We played the long game in qually watched all the teams and saved the wet tyres watching ITS qually 20+ and us just above the guys around us. Tobi was blistering in the first stint and pulled out a superb lead opening up a gap to all of our rivals, for me I think this has been the best drive since he has been with the team. I did the second stint and held the gap, at this point we had pretty much written off ITS. Elliot jumped in for the last stint, it seemed like we just had to bring it home with a 30 second lead over ITS. Pace was good matching all of our rivals including ITS initially. The gap started to close soon dropping from 40 seconds to 30 to 20 and so on. Two laps to go it was less than 2 seconds. Poor Elliot who had not driven an XV before was driving the nuts off the kart but could not respond with our setup. As it dried we got slower ITS got quicker. It transpires that ITS had a semi dry setup on the kart, we did not stand a chance, we were being hunted. We both crossed the line with 0.18 of a second between us.

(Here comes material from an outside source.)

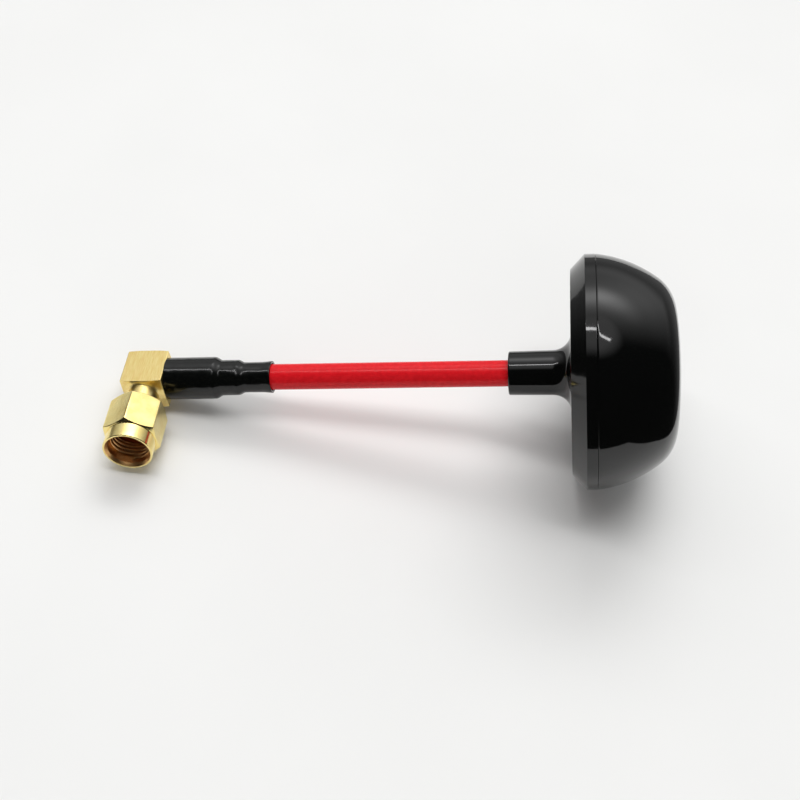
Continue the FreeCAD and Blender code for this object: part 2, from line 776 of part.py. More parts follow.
def lobe(index):
    upright = FreeCAD.Rotation(V(0, 1, 0), 90)
    round_hub = FreeCAD.Rotation(V(0, 0, 1), index * 360 / LOBES)
    tilted = FreeCAD.Rotation(V(1, 0, 0), number(lobe_tilt))
    first_leg = FreeCAD.Rotation(V(0, 0, 1), -number(lobe_half_angle))
    own_place = FreeCAD.Placement(V(number(hub_place), 0, 0), upright * round_hub * tilted * first_leg)
    body = new_body(f"lobe_wire_{index + 1}", own_place)

    path = sketch_on(body, "XY_Plane", "path")
    radius, bend = number(lobe_radius), number(lobe_bend)
    opening = math.radians(2 * number(lobe_half_angle))
    straight = math.sqrt((radius - bend) ** 2 - bend**2)
    corner = math.atan2(bend, straight)
    across = V(math.cos(opening), math.sin(opening), 0)
    inward = V(math.sin(opening), -math.cos(opening), 0)
    near = V(straight, bend, 0)
    far = across * straight + inward * bend
    path.addGeometry(Part.LineSegment(V(number(ground_foot), 0, 0), V(straight, 0, 0)), False)
    bends = (
        (near, bend, -math.pi / 2, corner),
        (V(), radius, corner, opening - corner),
        (far, bend, opening - corner, opening + math.pi / 2),
    )
    for middle, size_of, start, finish in bends:
        path.addGeometry(Part.ArcOfCircle(Part.Circle(middle, V(0, 0, 1), size_of), start, finish), False)
    path.addGeometry(Part.LineSegment(across * straight, across * number(feed_foot)), False)
    for before in range(4):
        path.addConstraint(Sketcher.Constraint("Tangent", before, 2, before + 1, 1))
    path.addConstraint(Sketcher.Constraint("Coincident", 2, 3, -1, 1))
    path.addConstraint(Sketcher.Constraint("Equal", 1, 3))
    path.addConstraint(Sketcher.Constraint("PointOnObject", 0, 2, -1))
    hold(path, "Radius", 2, lobe_radius)
    hold(path, "Radius", 1, lobe_bend)
    pin(path, 0, 1, ground_foot, 0)
    whole = lobe_half_angle * 2
    hold(path, "DistanceX", -1, 1, 4, 2, feed_foot * whole.cos())
    hold(path, "DistanceY", -1, 1, 4, 2, feed_foot * whole.sin())
    path.addConstraint(Sketcher.Constraint("PointOnObject", -1, 1, 4))

    section = sketch_on(body, "YZ_Plane", "section", ground_foot)
    circle(section, wire_radius)
    wire = body.newObject("PartDesign::AdditivePipe", f"bent_wire_{index + 1}")
    wire.Profile = section
    wire.Spine = path
    doc.recompute()
    return body


def solder_joint(name, corners, wires):
    """A turned blob of solder with the wires' own room cut out of it."""
    blob = turned(f"{name}_blob", ALONG_MAST, corners)
    room = doc.addObject("Part::MultiFuse", f"{name}_wires")
    room.Shapes = wires
    joint = doc.addObject("Part::Cut", name)
    joint.Base = blob
    joint.Tool = room
    joint.Label = name
    doc.recompute()
    return joint


def solder_joints(wires):
    braid_end = hub_place - hub_to_braid
    ground_start = braid_end - ground_solder_height
    braid_side = braid_radius + nest_gap
    ground = [
        (ground_start, braid_side),
        (braid_end, braid_side),
        (braid_end, ground_solder_radius - solder_slope),
        (braid_end - solder_slope, ground_solder_radius),
        (ground_start + solder_slope, ground_solder_radius),
        (ground_start, ground_solder_radius - solder_slope),
    ]
    wire_side = conductor_radius + nest_gap
    feed_start = hub_place + nest_gap * 2
    feed_end = hub_place + hub_to_tip
    feed = [
        (feed_start, wire_side),
        (feed_end, wire_side),
        (feed_end, feed_solder_radius - solder_slope),
        (feed_end - solder_slope, feed_solder_radius),
        (feed_start, feed_solder_radius),
    ]
    return [solder_joint("ground_solder", ground, wires), solder_joint("feed_solder", feed, wires)]


# Build, in the order in which the antenna goes together

lobes = [lobe(index) for index in range(LOBES)]
pieces = [
    connector_body(),
    rear_cap(),
    coupling_nut(),
    snap_ring(),
    nut_gasket(),
    contact_insulator(),
    centre_contact(),
    cable_ferrule(),
    heat_shrink_sleeve(),
    *cable(),
    radome_base(),
    radome_dome(),
    glue_bead(),
    *lobes,
    *solder_joints(lobes),
]

# Move the origin to the middle of the ground that the antenna covers
whole = Part.makeCompound([piece.Shape for piece in pieces]).optimalBoundingBox(True, False)
to_origin = V(-(whole.XMin + whole.XMax) / 2, -(whole.YMin + whole.YMax) / 2, -whole.ZMin)
for feature, own_place in placed:
    feature.Placement = FreeCAD.Placement(to_origin, LYING) * own_place
doc.recompute()

failed = [item.Label for item in doc.Objects if "Invalid" in item.State or "Error" in item.State]
if failed:
    raise RuntimeError(f"these did not build: {failed}")
for piece in pieces:
    shape = piece.Shape
    if shape.isNull() or not shape.isValid() or len(shape.Solids) != 1:
        raise RuntimeError(f"{piece.Label} is not one sound solid")

os.makedirs("parts", exist_ok=True)
for piece in pieces:
    piece.Shape.exportStep(f"parts/{piece.Label}.step")

nut_out = LYING.multVec(V(0, -1, 0))
thread_middle = number(thread_start) + number(thread_length) / 2
nut_middle = to_origin + nut_out * thread_middle
print(f"{len(pieces)} pieces, climb {mast_climb:.3f}, turn {mast_turn:.3f}")
print(f"to origin {tuple(to_origin)}, thread middle {tuple(nut_middle)}, out {tuple(nut_out)}")
print(f"whole {whole.XLength:.3f} x {whole.YLength:.3f} x {whole.ZLength:.3f}")
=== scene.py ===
import json
import math

import bmesh
import bpy
from mathutils import Matrix, Vector, noise


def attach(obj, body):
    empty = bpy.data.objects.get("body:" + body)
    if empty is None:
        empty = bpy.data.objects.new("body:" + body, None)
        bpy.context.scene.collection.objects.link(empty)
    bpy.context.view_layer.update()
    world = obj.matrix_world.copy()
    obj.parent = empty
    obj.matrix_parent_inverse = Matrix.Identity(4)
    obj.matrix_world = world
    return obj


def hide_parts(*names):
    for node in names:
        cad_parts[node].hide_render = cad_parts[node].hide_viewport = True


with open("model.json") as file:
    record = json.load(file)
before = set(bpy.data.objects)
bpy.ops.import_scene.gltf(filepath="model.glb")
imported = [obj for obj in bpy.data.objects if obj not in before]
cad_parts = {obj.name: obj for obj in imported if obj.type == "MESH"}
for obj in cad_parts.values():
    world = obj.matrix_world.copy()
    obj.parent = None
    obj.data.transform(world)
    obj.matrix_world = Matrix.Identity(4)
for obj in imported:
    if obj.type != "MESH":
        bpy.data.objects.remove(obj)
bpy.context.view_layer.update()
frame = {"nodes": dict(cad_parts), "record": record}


# How the antenna lies
# It rests on the dome's rim, the block's far lower corner and one corner of the nut. Every piece is drawn in
# millimetres from the middle of the connector's block, along the mast (x) and away from the nut (y), then laid down.

thread_mount = frame["record"]["mounts"][0]
out_of_nut = Vector(thread_mount["axis"]).normalized()
out_of_block = Vector((out_of_nut.z, 0, -out_of_nut.x)).normalized()
THREAD_MIDDLE = 12.75
block_middle = Vector(thread_mount["pos_m"]) - out_of_nut * THREAD_MIDDLE / 1000
axes = Matrix((out_of_block, -out_of_nut, out_of_block.cross(-out_of_nut))).transposed()
laid = Matrix.Translation(block_middle) @ axes.to_4x4() @ Matrix.Scale(0.001, 4)


# Connector body
# A squared brass bar, faced on a lathe at both ends, with its barrel and its cable stem turned in one piece with it.
# The bar is brushed along the nut's axis and the whole is gold plated.

def along_mast(along, across, up):
    return Vector((along, across, up))


def along_nut(along, across, up):
    return Vector((across, -along, up))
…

We had held 4th place. However, I must point out two things, if the race had of been one lap more we would be carrying number 5 next year. Above this the sportsmanship of ITS who gave the place back on the straight as there had been advantage by contact as they came onto the straight, true gentlemen. That to me sums up the RHPK championship sportsmanship, fair but hard racing and a great bunch of guys all willing to help at any stage.
So, what does 2017 look like? We’ve got a new chassis, engines that are run in and a great team. However, to make sure we are ahead of the game we have invested in additional horsepower for this season!
I suppose apart from thanking John Huff, Mark Beaumont, Rob Nurse and 7Kart, Ufo and RPM, Tobi Janius, Elliot, the original racers – James, John and Mark there is one further other person I need to thank… Dad – John Robert Hemmings. You are never forgotten, keep us laughing, please keep the rain away and thank you.